## Stated exercise
Start at the line containing "soft_start_relay();", stop at the line containing "bpy.context.scene.collection.objects.link(empty)", and set down every line in that stretch exactly as written, and nothing else.

## Recorded data
[BEGIN]

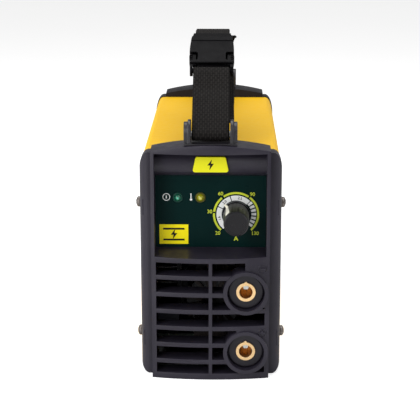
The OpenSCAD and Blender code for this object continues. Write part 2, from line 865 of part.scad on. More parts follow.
// Mains cable: out of the gland, down to a flat coil behind the case, and forward to the plug
cable_sides = 12;
coil_top = cable_r + coil_pitch * coil_turns;
lead_out = [[gland_x, 128, gland_z], [gland_x, 206, gland_z],
            [coil_r, 160, coil_top + 1], [coil_r, coil_y, coil_top]];
coil_out = coil_y - 20;
lead_in = [[-coil_r, coil_out, cable_r], [-coil_r, coil_out - 9, cable_r],
           [-coil_r, plug_y + 13, plug_r], [-coil_r, plug_y + 5, plug_r]];
cable_path = concat(
    [[gland_x, 86, gland_z]],
    [for (i = [0:24]) bezier(lead_out, i / 24)],
    [for (i = [1:24 * coil_turns]) let (a = 15 * i)
        [coil_r * cos(a), coil_y + coil_r * sin(a), coil_top - coil_pitch * a / 360]],
    [for (i = [0:10]) bezier(lead_in, i / 10)],
    [[-coil_r, plug_y - 8, plug_r]]);

// Ring of points round a path at point i, kept level so that the sweep doesn't twist
function cable_ring(i) =
    let (n = len(cable_path), a = cable_path[max(i - 1, 0)], b = cable_path[min(i + 1, n - 1)],
         d = unit(b - a), side = unit(cross(d, [0, 0, 1])), up = cross(side, d))
    [for (k = [0:cable_sides - 1]) let (w = 360 * k / cable_sides)
        cable_path[i] + cable_r * (cos(w) * side + sin(w) * up)];

module mains_cable() color([0.07, 0.07, 0.07]) {
    n = len(cable_path);
    points = [for (i = [0:n - 1]) each cable_ring(i)];
    sides = [for (i = [0:n - 2], k = [0:cable_sides - 1])
        let (a = i * cable_sides + k, b = i * cable_sides + (k + 1) % cable_sides)
        [a, b, b + cable_sides, a + cable_sides]];
    caps = [[for (k = [cable_sides - 1:-1:0]) k],
            [for (k = [0:cable_sides - 1]) (n - 1) * cable_sides + k]];
    polyhedron(points, concat(sides, caps), convexity = 10);
}

module cable_tie() color([0.1, 0.1, 0.1]) {
    in_y = coil_y + coil_r - cable_r - 0.8;
    out_y = coil_y + coil_r + cable_r + 0.5;
    low = 1.4;
    high = coil_top + cable_r - 1;
    difference() {
        block([-6, in_y - 1, low - 1], [6, out_y + 1, high + 1]);
        block([-7, in_y, low], [7, out_y, high]);
    }
}

module mains_plug() color([0.1, 0.1, 0.1]) {
    difference() {
        union() {
            rod_y(-coil_r, plug_r, plug_y - 40, plug_y - 34, plug_r - 1, plug_r);
            rod_y(-coil_r, plug_r, plug_y - 34, plug_y - 18, plug_r);
            rod_y(-coil_r, plug_r, plug_y - 18, plug_y - 8, plug_r, 8);
            rod_y(-coil_r, plug_r, plug_y - 8, plug_y + 4, 7);
        }
        rod_y(-coil_r, plug_r, plug_y - 12, plug_y + 5, cable_r + 0.05);
        for (side = [-9.5, 9.5]) rod_y(-coil_r + side, plug_r, plug_y - 41, plug_y - 28, 2.4);
    }
}

module plug_pins() color([0.8, 0.8, 0.8]) {
    for (side = [-9.5, 9.5])
        rod_y(-coil_r + side, plug_r, plug_y - 56, plug_y - 28.5, 2.38);
}

// Bracket on the lip: two ears that hold the strap's bar, joined by a low base
module strap_bracket() {
    difference() {
        union() {
            block([-ear_x - ear_t, yf(-9), 161], [ear_x + ear_t, yf(8), 165.4]);
            for (side = [0, 1])
                mirror([side, 0, 0]) {
                    block([ear_x, yf(-8.5), 162], [ear_x + 2.2, yf(7.5), 172]);
                    translate([ear_x + 1.1, 0, 0]) rod_x(yf(-0.5), 172, 2.2, 8);
                    block([ear_x, yf(-7), 162], [ear_x + ear_t, yf(6), 172]);
                    translate([ear_x + ear_t / 2, 0, 0]) rod_x(yf(-0.5), 172, ear_t, 6.5);
                }
        }
        along_y(yf(-bulge), 30)
            translate([0, lip_top - lip_r]) circle(lip_r, $fn = 360);
        rod_x(bar_y, bar_z, 2 * ear_x + 8, bar_r + 0.02);
    }
}

module front_strap_bracket() color([0.11, 0.11, 0.12]) strap_bracket();
module rear_strap_bracket() color([0.11, 0.11, 0.12]) mirror([0, 1, 0]) strap_bracket();

module strap_pins() color([0.7, 0.7, 0.72]) {
    for (y = [bar_y, -bar_y]) rod_x(y, bar_z, 2 * ear_x + 7.6, bar_r);
}

// Webbing loop round the front bar
module strap_loop() {
    difference() {
        rod_x(bar_y, bar_z, webbing_w, loop_r + webbing_t);
        rod_x(bar_y, bar_z, webbing_w + 1, loop_r);
    }
}

module front_strand() color([0.13, 0.13, 0.13]) {
    start = strap_start[0];
    path = concat([for (i = [0:10]) let (y = start + i * 3) [y, arch_z(y)]],
                  [for (along = [-30, -25, -22.5]) buckle_point(along)]);
    strap_loop();
    along_x(-webbing_w / 2, webbing_w) polygon(strip(path, webbing_t));
}

module rear_strand() color([0.13, 0.13, 0.13]) {
    steps = 30;
    path = concat([buckle_point(buckle_half - 6), buckle_point(buckle_half + 0.2)],
                  [for (i = [0:steps]) let (y = -14 + i * (-strap_start[0] + 14) / steps) [y, arch_z(y)]]);
    mirror([0, 1, 0]) strap_loop();
    along_x(-webbing_w / 2, webbing_w) polygon(strip(path, webbing_t));
}

// Loose end of the webbing, hanging behind the front strand
module strap_tail() color([0.13, 0.13, 0.13]) {
    curve = [buckle_point(20, -4.9), buckle_point(27, -22),
             buckle_point(0, -42), buckle_point(-42, -26)];
    path = [for (i = [0:16]) bezier(curve, i / 16)];
    along_x(-webbing_w / 2 + 4, webbing_w) polygon(strip(path, webbing_t));
}

// Plain bar with a slot for the webbing, and a flat tongue that guides it into the other half
module buckle_male() color([0.15, 0.15, 0.16]) {
    base_y = prong_y - 0.4;
    in_buckle()
        difference() {
            union() {
                block([-buckle_w / 2 + 0.5, -buckle_half, -4], [buckle_w / 2 - 0.5, base_y, 4]);
                block([-4, base_y - 0.1, -1.6], [4, 10, 1.6]);
            }
            block([-webbing_w / 2 - 0.3, -buckle_half - 1, -1.2],
                  [webbing_w / 2 + 0.3, base_y - 1.4, 1.2]);
            for (side = [-1, 1])
                translate([side * prong_x, prong_y, 0]) cylinder(h = 5, r = prong_r + fit, center = true);
        }
}

// Hollow half: its sides narrow and its back thins towards the webbing, with a notch for each prong
module buckle_female() color([0.15, 0.15, 0.16]) {
    w = buckle_w / 2;
    t = buckle_t / 2;
    in_buckle()
        difference() {
            intersection() {
                along_x(-w, 2 * w)
                    polygon([[mouth_y, -t], [14, -t], [buckle_half, 1.9 - t], [buckle_half, t - 1.9],
                             [14, t], [mouth_y, t]]);
                translate([0, 0, -t])
                    linear_extrude(buckle_t)
                        polygon([[-w, mouth_y], [w, mouth_y], [w, 8], [w - 1.6, buckle_half],
                                 [1.6 - w, buckle_half], [-w, 8]]);
            }
            block([-13.4, mouth_y - 1, -2.6], [13.4, 13, 2.6]);
            for (side = [0, 1])
                mirror([side, 0, 0])
                    block([notch_x, pad_y[0] - 0.4, -t - 1], [w + 1, pad_y[1] + 0.6, t + 1]);
            block([-webbing_w / 2 - 0.3, 18.4, -1.2], [webbing_w / 2 + 0.3, buckle_half + 1, 1.2]);
        }
}

// Sprung prong on the right: a slim arm that turns at its round root, with a thumb pad at its end
module buckle_prong() {
    in_buckle() {
        translate([prong_x, prong_y, 0]) cylinder(h = 4.4, r = prong_r, center = true);
        block([prong_x - prong_r, prong_y, -2.2], [prong_x + prong_r, pad_y[1], 2.2]);
        block([prong_x, pad_y[0], -3.4], [15.2, pad_y[1], 3.4]);
    }
}

module buckle_prong_right() color([0.15, 0.15, 0.16]) buckle_prong();
module buckle_prong_left() color([0.15, 0.15, 0.16]) mirror([1, 0, 0]) buckle_prong();

front_bezel();
rear_bezel();
top_cover();
base_tray();
case_screws_front();
case_screws_rear();
tray_screws();
control_label();
badge_plate();
led_holders();
led_power();
led_thermal();
knob_body();
knob_pointer();
pot_shaft();
pot_body();
pot_nut();
control_board();
negative_socket_body();
positive_socket_body();
negative_socket_contact();
positive_socket_contact();
socket_ring_nuts();
socket_stud_nuts();
output_busbars();
power_board();
board_standoffs();
heatsink_left();
heatsink_right();
igbts();
output_diodes();
bridge_rectifier();
bus_capacitors();
transformer_core();
transformer_winding();
choke_core();
choke_winding();
soft_start_relay();
switch_body();
switch_rocker();
fan_frame();
fan_rotor();
fan_screws();
cable_gland();
gland_nut();
mains_cable();
cable_tie();
mains_plug();
plug_pins();
front_strap_bracket();
rear_strap_bracket();
strap_pins();
front_strand();
rear_strand();
strap_tail();
buckle_male();
buckle_female();
buckle_prong_left();
buckle_prong_right();
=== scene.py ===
"""Looks for a portable stick welder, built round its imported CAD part.

The row frame is used throughout: +Z is up, the front faces -Y, and the origin is on the ground under
the middle of the case. Named sizes are in millimetres, and MM turns them into Blender's metres.
"""

import json
import math

import bmesh
import bpy
from mathutils import Matrix, Vector


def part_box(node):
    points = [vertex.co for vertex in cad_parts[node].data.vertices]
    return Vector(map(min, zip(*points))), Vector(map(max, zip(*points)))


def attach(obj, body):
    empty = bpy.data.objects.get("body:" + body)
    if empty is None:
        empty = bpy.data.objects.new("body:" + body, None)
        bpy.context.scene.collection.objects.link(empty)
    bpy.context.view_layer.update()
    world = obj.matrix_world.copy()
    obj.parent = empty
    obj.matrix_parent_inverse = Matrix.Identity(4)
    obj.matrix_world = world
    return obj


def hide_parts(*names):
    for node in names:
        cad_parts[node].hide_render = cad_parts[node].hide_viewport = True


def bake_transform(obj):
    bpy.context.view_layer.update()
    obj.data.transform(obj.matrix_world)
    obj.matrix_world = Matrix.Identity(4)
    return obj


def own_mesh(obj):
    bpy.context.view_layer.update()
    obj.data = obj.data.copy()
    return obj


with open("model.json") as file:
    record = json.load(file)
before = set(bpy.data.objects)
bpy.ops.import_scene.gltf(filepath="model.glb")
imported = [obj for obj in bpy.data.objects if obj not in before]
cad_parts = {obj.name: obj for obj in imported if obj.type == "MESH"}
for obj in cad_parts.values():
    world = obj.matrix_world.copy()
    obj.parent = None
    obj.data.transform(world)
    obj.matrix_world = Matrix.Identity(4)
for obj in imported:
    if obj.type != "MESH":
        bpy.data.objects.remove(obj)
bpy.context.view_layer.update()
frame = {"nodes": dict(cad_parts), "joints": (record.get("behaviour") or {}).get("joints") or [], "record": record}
cad_nodes = frame["nodes"]
joints = {joint["name"]: joint for joint in frame["joints"]}
MM = 0.001

# Camera, light and floor
CAMERA_PLACE = (12.0, -940.4, 342.1)
CAMERA_PITCH = 15.16
CAMERA_YAW = 0.86
CAMERA_LENS = 109.03
FLOOR_HALF = 9000
FLOOR_LIFT = 0.55
WORLD_LIGHT = 0.36
STAGE_MIDDLE = (0, 0, 90)

# Webbing
WEB_WIDTH = 25.0
WEB_THICK = 1.8
PICK = 1.95
YARN = 1.6
RELIEF = 0.34

# Strap: the arch runs between the two bars, and the buckle sits on it
BAR_Y, BAR_Z = (value / MM for value in joints["strap_fold"]["pos_m"][1:])
LOOP_R = 3.48
STRAND_RISE = 43
ARCH_END = -BAR_Y + LOOP_R * math.sin(math.radians(STRAND_RISE))
ARCH_LOW = BAR_Z + LOOP_R * math.cos(math.radians(STRAND_RISE))
ARCH_TOP = 225.0
REAR_TOP = 224.0
BUCKLE_Y, BUCKLE_Z = -50.0, 214.6
BUCKLE_PITCH = math.radians(22)
BUCKLE_HALF_W = 15.5
BUCKLE_HALF_L = 25.0
BUCKLE_HALF_T = 4.5
BUCKLE_MOUTH = -18.2

# Printed panel
PANEL_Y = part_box("control_label")[0].y / MM
PRINT_LIFT = 0.08
PRINT_SINK = 0.02
DIAL_X = joints["knob_turn"]["pos_m"][0] / MM
DIAL_Z = joints["knob_turn"]["pos_m"][2] / MM
LINE_RADII = (14.3, 15.7)
BAND_RADII = (9.8, 13.3)
DASH_RADII = (10.4, 13.7)


# ---------------------------------------------------------------- materials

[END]

## Output
soft_start_relay();
switch_body();
switch_rocker();
fan_frame();
fan_rotor();
fan_screws();
cable_gland();
gland_nut();
mains_cable();
cable_tie();
mains_plug();
plug_pins();
front_strap_bracket();
rear_strap_bracket();
strap_pins();
front_strand();
rear_strand();
strap_tail();
buckle_male();
buckle_female();
buckle_prong_left();
buckle_prong_right();
=== scene.py ===
"""Looks for a portable stick welder, built round its imported CAD part.

The row frame is used throughout: +Z is up, the front faces -Y, and the origin is on the ground under
the middle of the case. Named sizes are in millimetres, and MM turns them into Blender's metres.
"""

import json
import math

import bmesh
import bpy
from mathutils import Matrix, Vector


def part_box(node):
    points = [vertex.co for vertex in cad_parts[node].data.vertices]
    return Vector(map(min, zip(*points))), Vector(map(max, zip(*points)))


def attach(obj, body):
    empty = bpy.data.objects.get("body:" + body)
    if empty is None:
        empty = bpy.data.objects.new("body:" + body, None)
        bpy.context.scene.collection.objects.link(empty)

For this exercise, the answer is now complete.